We have hugely complementary technologies and the comprehensive portfolio necessary to enable the internet of things and transition to the cloud. We will have a strong presence in every part of the world, including leading positions in the United States and China.
Together, we expect to have the scale to lead in every area in which we choose to compete, drive profitable growth, meet the needs of global customers, develop new technologies, build on our successful intellectual property licensing, and create value for our shareholders.
For all these reasons, I firmly believe that this is the right deal, with the right logic, at the right time.”
Michel Combes, Chief Executive Officer of Alcatel-Lucent, added:
“A combination of Nokia and Alcatel-Lucent will offer a unique opportunity to create a European champion and global leader in ultra-broadband, IP networking and cloud applications.

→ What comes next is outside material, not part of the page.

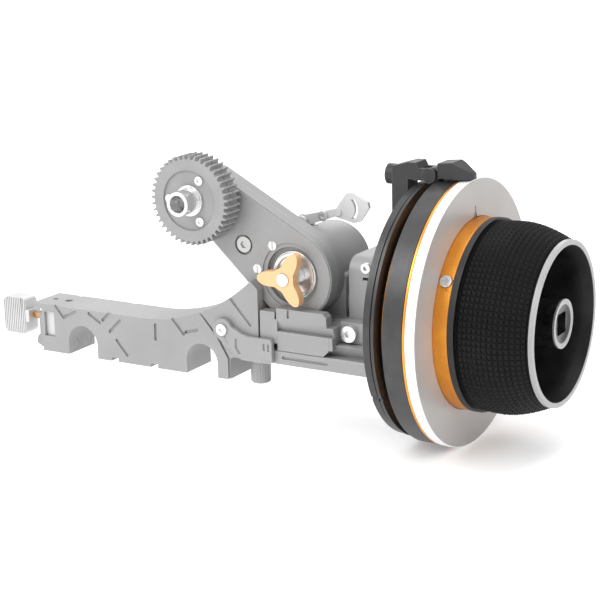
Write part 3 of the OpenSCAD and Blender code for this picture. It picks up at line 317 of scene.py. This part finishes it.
def blackenedSocket():
    m = Bench("socketBlackened")
    x, y, z = m.parts()
    smear = m.noise(m.coords, socketSet["smearScale"], 3, 0.5)
    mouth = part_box("crank_socket")[1].x
    isLip = m.math("MULTIPLY", m.math("GREATER_THAN", x, mouth - socketSet["lipDepth"]),
                   m.math("GREATER_THAN", m.wheelRadius(), socketSet["lipRadius"]))
    base = m.tint(isLip, rgb(*socketSet["dark"]), rgb(*socketSet["lip"]))
    base = m.tint(m.spread(smear, 0, socketSet["smearAmount"]), base, rgb(*socketSet["smear"]))
    m.join(base, m.shader.inputs["Base Color"])
    m.shader.inputs["Metallic"].default_value = socketSet["metal"]
    m.join(m.spread(smear, socketSet["roughLow"], socketSet["roughHigh"]), m.shader.inputs["Roughness"])
    lap = m.noise(m.coords, steelSet["lapScale"], 3, 0.6)
    m.bump(lap, steelSet["lapBump"], steelSet["lapDepth"])
    return m.mat


# marking disc: satin face to write on, white rim
discSet = {"face": (0.40, 0.386, 0.377), "faceShade": (0.372, 0.358, 0.349), "rim": (0.88, 0.88, 0.88),
           "rimInset": 0.00035, "trackPitch": 0.00018, "track": (0.3, 0.29, 0.28), "trackAmount": 0.10,
           "sweeps": 3.0, "metal": 0.15, "roughLow": 0.32, "roughHigh": 0.44, "bump": 0.2}


def markingFace():
    m = Bench("markingDisc")
    x, y, z = m.parts()
    radius = m.wheelRadius()
    low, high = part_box("marking_disc")
    edge = (high.y - low.y) / 2 - discSet["rimInset"]
    track = m.add("ShaderNodeCombineXYZ")
    m.join(m.math("DIVIDE", radius, discSet["trackPitch"]), track.inputs[0])
    rings = m.noise(track.outputs[0], 1.0, 2, 0.5)
    angle = m.math("ARCTAN2", m.math("SUBTRACT", z, wheelAxis.z), m.math("SUBTRACT", y, wheelAxis.y))
    sweep = m.add("ShaderNodeCombineXYZ")
    m.join(m.math("MULTIPLY", m.math("SINE", angle), discSet["sweeps"]), sweep.inputs[0])
    m.join(m.math("MULTIPLY", m.math("COSINE", angle), discSet["sweeps"]), sweep.inputs[1])
    glow = m.noise(sweep.outputs[0], 1.0, 2, 0.5)
    face = m.tint(m.spread(glow, 0, 1), rgb(*discSet["faceShade"]), rgb(*discSet["face"]))
    face = m.tint(m.spread(rings, 0, discSet["trackAmount"]), face, rgb(*discSet["track"]))
    isRim = m.math("GREATER_THAN", radius, edge)
    m.join(m.tint(isRim, face, rgb(*discSet["rim"])), m.shader.inputs["Base Color"])
    m.shader.inputs["Metallic"].default_value = discSet["metal"]
    m.join(m.spread(rings, discSet["roughLow"], discSet["roughHigh"]), m.shader.inputs["Roughness"])
    m.bump(rings, discSet["bump"], turnSet["ringDepth"])
    return m.mat


# one finish for each of the record's material slots
finishes = {
    "body_silver": blasted("bodyAnodised", (0.318, 0.318, 0.318), 0.25, (0.60, 0.60, 0.60)),
    "arm_silver": blasted("armAnodised", (0.298, 0.298, 0.298), 0.25, (0.60, 0.60, 0.60)),
    "bright_steel": polished("brightSteel", (0.78, 0.78, 0.78), (0.62, 0.62, 0.62), 0.8, 0.16, 0.30),
    "gear_grey": moulded("gearMoulded", (0.305, 0.305, 0.305), (0.265, 0.265, 0.265), 0.42, 0.6, 0.8),
    "bronze": polished("bronzeScrew", (0.62, 0.36, 0.16), (0.50, 0.27, 0.11), 0.8, 0.25, 0.4),
    "knob_gold": blasted("armKnobAnodised", (0.86, 0.50, 0.26), 0.3, (1.0, 0.78, 0.52), 0.95),
    "wheel_black": turned("wheelDark", (0.066, 0.066, 0.067), (0.052, 0.052, 0.054), 0.6, 0.30, 0.46),
    "wheel_orange": turned("wheelOrange", (0.90, 0.36, 0.050), (0.80, 0.30, 0.040), 0.8, 0.26, 0.36, 0.35),
    "disc_white": markingFace(),
    "socket_dark": blackenedSocket(),
    # painted shade: the orange core sunk between the rings gets a dark brown, shaded copy of the wheel's
    # orange, standing for the shade in its recess
    "core_brown": turned("coreOrangePaintedShade", (0.20, 0.085, 0.018), (0.13, 0.055, 0.012), 0.5, 0.32, 0.46),
    "cam_silver": blasted("camSatin", (0.62, 0.62, 0.62), 0.45, (0.9, 0.9, 0.9)),
    "knob_black": knobBlack(),
    "rubber_black": moulded("gripRubber", (0.006, 0.006, 0.0065), (0.004, 0.004, 0.0045), 0.44, 0.62, 1.2,
                            0.05, (0.07, 0.07, 0.075), 0.16),
    "index_black": blasted("indexAnodised", (0.040, 0.040, 0.042), 0.4, (0.26, 0.26, 0.27)),
    "gear_steel": polished("gearSteel", (0.50, 0.50, 0.49), (0.40, 0.40, 0.39), 0.9, 0.22, 0.4),
}
slotOf = {row["node"]: row["material_slot"] for row in frame["record"]["subparts"]}
print("finishes made:", len(finishes))

# broken edges on the machined parts, in metres
edgeSet = {
    "usual": 0.00022, "weld": 0.000004, "splitAngle": 28, "bevelAngle": 32,
    "wide": {"bridge": 0.0004, "arm_front_shell": 0.00045, "arm_back_shell": 0.0004,
             "gearbox_housing": 0.0004, "spindle_housing": 0.0005, "rear_cap": 0.0004,
             "marking_disc": 0.0003, "wheel_drum": 0.0003, "knob_core": 0.0003, "tri_knob": 0.0005,
             "clamp_knob": 0.0003, "cam_lever": 0.00035, "lock_lever": 0.0003, "index_pointer": 0.0003},
    "fine": {"drive_gear": 0.00008, "gear_screws": 0.00012, "jaw_screws": 0.0001,
             "arm_slot_screws": 0.0001, "hub_set_screw": 0.00012, "stop_ring_b": 0.00015},
    "none": ("button_spring", "bevel_gear", "bevel_pinion", "input_gear", "idler_gear_a",
             "idler_gear_b", "output_shaft", "cross_shaft", "drive_shaft", "rubber_grip"),
}


def dressNode(name, piece):
    mesh = piece.data
    mesh.materials.clear()
    mesh.materials.append(finishes[slotOf[name]])
    mesh.polygons.foreach_set("use_smooth", [True] * len(mesh.polygons))
    if "custom_normal" in mesh.attributes:
        mesh.attributes.remove(mesh.attributes["custom_normal"])
    weld = piece.modifiers.new("weld", "WELD")
    weld.merge_threshold = edgeSet["weld"]
    if name in edgeSet["none"]:
        piece.modifiers.new("edges", "EDGE_SPLIT").split_angle = math.radians(edgeSet["splitAngle"])
        return
    bevel = piece.modifiers.new("brokenEdges", "BEVEL")
    bevel.width = edgeSet["wide"].get(name, edgeSet["fine"].get(name, edgeSet["usual"]))
    bevel.segments = 2
    bevel.limit_method = "ANGLE"
    bevel.angle_limit = math.radians(edgeSet["bevelAngle"])
    bevel.use_clamp_overlap = True
    bevel.harden_normals = True


for nodeName, nodePiece in nodes.items():
    dressNode(nodeName, nodePiece)
print("CAD nodes dressed")

# rubber sleeve: rows of small square pyramids round a barrel
gripSet = {
    "rows": 13, "around": 98, "height": 0.0008, "wall": 0.0012,
    "rootRadius": 0.0363, "fullRadius": 0.0368, "endRadius": 0.0316,
    "crown": 0.35, "power": 1.7, "lip": 0.0007, "lipDrop": 0.0001, "edgeDrop": 0.00025,
    "tipDrop": 0.00004, "tipFlat": 0.16, "skinGap": 0.0001, "skinSteps": 8,
}


def gripCurve(t):
    root, full, end = gripSet["rootRadius"], gripSet["fullRadius"], gripSet["endRadius"]
    if t < gripSet["crown"]:
        return root + (full - root) * math.sin(t / gripSet["crown"] * math.pi / 2)
    return full - (full - end) * ((t - gripSet["crown"]) / (1 - gripSet["crown"])) ** gripSet["power"]


def wheelPoint(x, radius, angle):
    return Vector((x, wheelAxis.y + radius * math.cos(angle), wheelAxis.z + radius * math.sin(angle)))


def linkMesh(name, mesh, slotName, body):
    piece = bpy.data.objects.new(name, mesh)
    scene.collection.objects.link(piece)
    mesh.materials.append(finishes[slotName])
    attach(piece, body)
    return piece


def makeGrip():
    rows, around = gripSet["rows"], gripSet["around"]
    start, end = gripLow.x, gripHigh.x
    lip = gripSet["lip"]
    skin = gripSet["wall"] - gripSet["skinGap"]
    build = bmesh.new()

    def ringAt(x, drop):
        t = (x - start) / (end - start)
        radius = gripCurve(min(max(t, 0), 1)) - drop
        return [build.verts.new(wheelPoint(x, radius, 2 * math.pi * i / around)) for i in range(around)]

    def bridge(a, b):
        for i in range(around):
            j = (i + 1) % around
            build.faces.new((a[i], a[j], b[j], b[i]))

    depth = gripSet["height"]
    flat = gripSet["tipFlat"]
    stations = [start + lip + (end - start - 2 * lip) * k / rows for k in range(rows + 1)]
    firstInner = ringAt(start, skin)
    lipStart = ringAt(start, gripSet["edgeDrop"])
    lipTop = ringAt(start + lip / 2, gripSet["lipDrop"])
    bridge(firstInner, lipStart)
    bridge(lipStart, lipTop)
    valleys = [ringAt(x, depth) for x in stations]
    bridge(lipTop, valleys[0])
    for k in range(rows):
        low, high = valleys[k], valleys[k + 1]
        middle = (stations[k] + stations[k + 1]) / 2
        t = (middle - start) / (end - start)
        for i in range(around):
            j = (i + 1) % around
            peak = 2 * math.pi * (i + 0.5) / around
            # a small flat on each tip
            tips = []
            for sx, sa in ((-1, -1), (-1, 1), (1, 1), (1, -1)):
                x = middle + sx * flat * (stations[1] - stations[0]) / 2
                a = peak + sa * flat * math.pi / around
                tips.append(build.verts.new(wheelPoint(x, gripCurve(t) - gripSet["tipDrop"], a)))
            build.faces.new(tips)
            build.faces.new((low[i], low[j], tips[1], tips[0]))
            build.faces.new((low[j], high[j], tips[2], tips[1]))
            build.faces.new((high[j], high[i], tips[3], tips[2]))
            build.faces.new((high[i], low[i], tips[0], tips[3]))
    lipLow = ringAt(end - lip / 2, gripSet["lipDrop"])
    lipEnd = ringAt(end, gripSet["edgeDrop"])
    lastInner = ringAt(end, skin)
    bridge(valleys[-1], lipLow)
    bridge(lipLow, lipEnd)
    bridge(lipEnd, lastInner)
    # inner skin against the knob's core
    steps = gripSet["skinSteps"]
    inner = [firstInner]
    for k in range(1, steps):
        inner.append(ringAt(start + (end - start) * k / steps, skin))
    inner.append(lastInner)
    for k in range(steps):
        bridge(inner[k + 1], inner[k])
    bmesh.ops.recalc_face_normals(build, faces=build.faces)
    mesh = bpy.data.meshes.new("gripPyramids")
    build.to_mesh(mesh)
    build.free()
    grip = linkMesh("gripPyramids", mesh, "rubber_black", "wheel")
    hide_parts("rubber_grip")


makeGrip()
print("rubber grip built")

# floor, sky and soft lights
floorSet = {
    "size": 60.0, "drop": 0.0006, "tone": (0.93, 0.93, 0.93), "glow": 0.24, "shade": 0.985,
    "grainScale": 700, "rough": 0.75, "shine": 0.15,
}
skySet = {"front": (1.0, 1.0, 1.0), "back": (0.55, 0.55, 0.56), "power": 0.95, "fadeAt": 0.7}
lightSet = {
    "aim": (0.02, 0.0, 0.03),
    "lamps": (      # name, place, size in metres, watts
        ("keyLight", (-0.55, -1.15, 1.25), 1.1, 15.0),
        ("sideLight", (1.35, -0.45, 0.75), 0.9, 6.0),
        ("topLight", (0.1, 0.35, 1.45), 1.3, 13.0),
        ("backLight", (-0.6, 1.2, 0.7), 0.9, 5.0),
    ),
}


def makeFloor():
    half = floorSet["size"] / 2
    z = cadBox[0][2] - floorSet["drop"]
    mesh = bpy.data.meshes.new("floor")
    corners = [(-half, -half, z), (half, -half, z), (half, half, z), (-half, half, z)]
    mesh.from_pydata(corners, [], [(0, 1, 2, 3)])
    floor = bpy.data.objects.new("floor", mesh)
    scene.collection.objects.link(floor)
    m = Bench("floorPaper")
    grain = m.noise(m.coords, floorSet["grainScale"], 3, 0.6)
    tone = floorSet["tone"]
    base = m.tint(m.spread(grain, 0, 1), rgb(*[c * floorSet["shade"] for c in tone]), rgb(*tone))
    m.join(base, m.shader.inputs["Base Color"])
    m.shader.inputs["Roughness"].default_value = floorSet["rough"]
    m.shader.inputs["Specular IOR Level"].default_value = floorSet["shine"]
    m.shader.inputs["Emission Color"].default_value = rgb(*tone)
    m.shader.inputs["Emission Strength"].default_value = floorSet["glow"]
    mesh.materials.append(m.mat)


# a little darker behind than in front, so that round metal has a soft roll-off
def makeSky():
    world = bpy.data.worlds.new("studioWorld")
    world.use_nodes = True
    tree = world.node_tree
    sky = tree.nodes["Background"]
    sky.inputs[1].default_value = skySet["power"]
    place = tree.nodes.new("ShaderNodeTexCoord")
    split = tree.nodes.new("ShaderNodeSeparateXYZ")
    fade = tree.nodes.new("ShaderNodeMapRange")
    mix = tree.nodes.new("ShaderNodeMix")
    mix.data_type = "RGBA"
    tree.links.new(place.outputs["Generated"], split.inputs[0])
    tree.links.new(split.outputs[1], fade.inputs["Value"])
    fade.inputs["From Min"].default_value = -skySet["fadeAt"]
    fade.inputs["From Max"].default_value = skySet["fadeAt"]
    tree.links.new(fade.outputs[0], mix.inputs[0])
    mix.inputs[6].default_value = rgb(*skySet["front"])
    mix.inputs[7].default_value = rgb(*skySet["back"])
    tree.links.new(mix.outputs[2], sky.inputs[0])
    scene.world = world


def makeLights():
    aim = Vector(lightSet["aim"])
    for name, place, size, power in lightSet["lamps"]:
        data = bpy.data.lights.new(name, "AREA")
        data.size = size
        data.energy = power
        light = bpy.data.objects.new(name, data)
        light.location = place
        light.rotation_euler = (aim - Vector(place)).to_track_quat("-Z", "Y").to_euler()
        scene.collection.objects.link(light)


makeFloor()
makeSky()
makeLights()
scene.view_settings.view_transform = "Standard"
print("studio ready")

I am proud that the joined forces of Nokia and Alcatel-Lucent are ready to accelerate our strategic vision, giving us the financial strength and critical scale needed to achieve our transformation and invest in and develop the next generation of network technology.
This transaction comes at the right time to strengthen the European technology industry. We believe our customers will benefit from our improved innovation capability and incomparable R&D engine under the Bell Labs brand. The global scale and footprint of the new company will reinforce its presence in the United States and China.

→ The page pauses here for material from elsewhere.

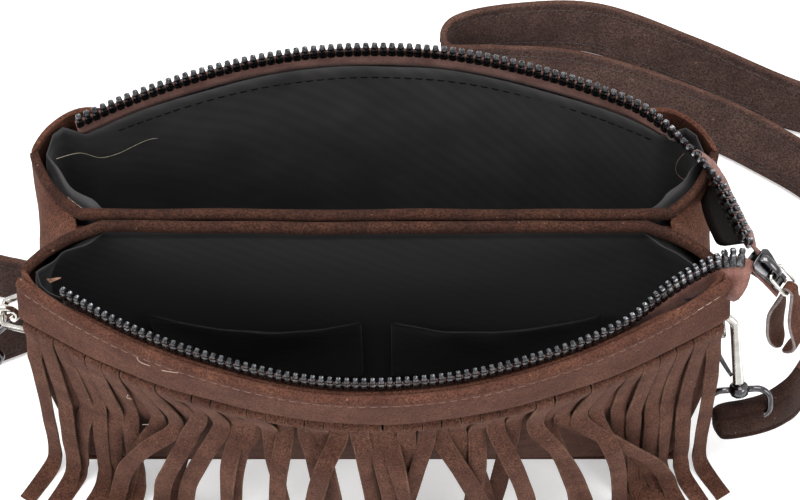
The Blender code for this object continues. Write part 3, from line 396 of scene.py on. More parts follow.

The proposed transaction represents a compelling offer for our shareholders both in terms of upfront premium and long term value creation potential. Shareholders of Alcatel-Lucent now have the opportunity to participate in the future upside of the industrial project that they have supported during the last two years, through a stronger combined business with greater global scale and a better position for the longer term. The new company will also provide our employees exciting opportunities to be part of a global leader.”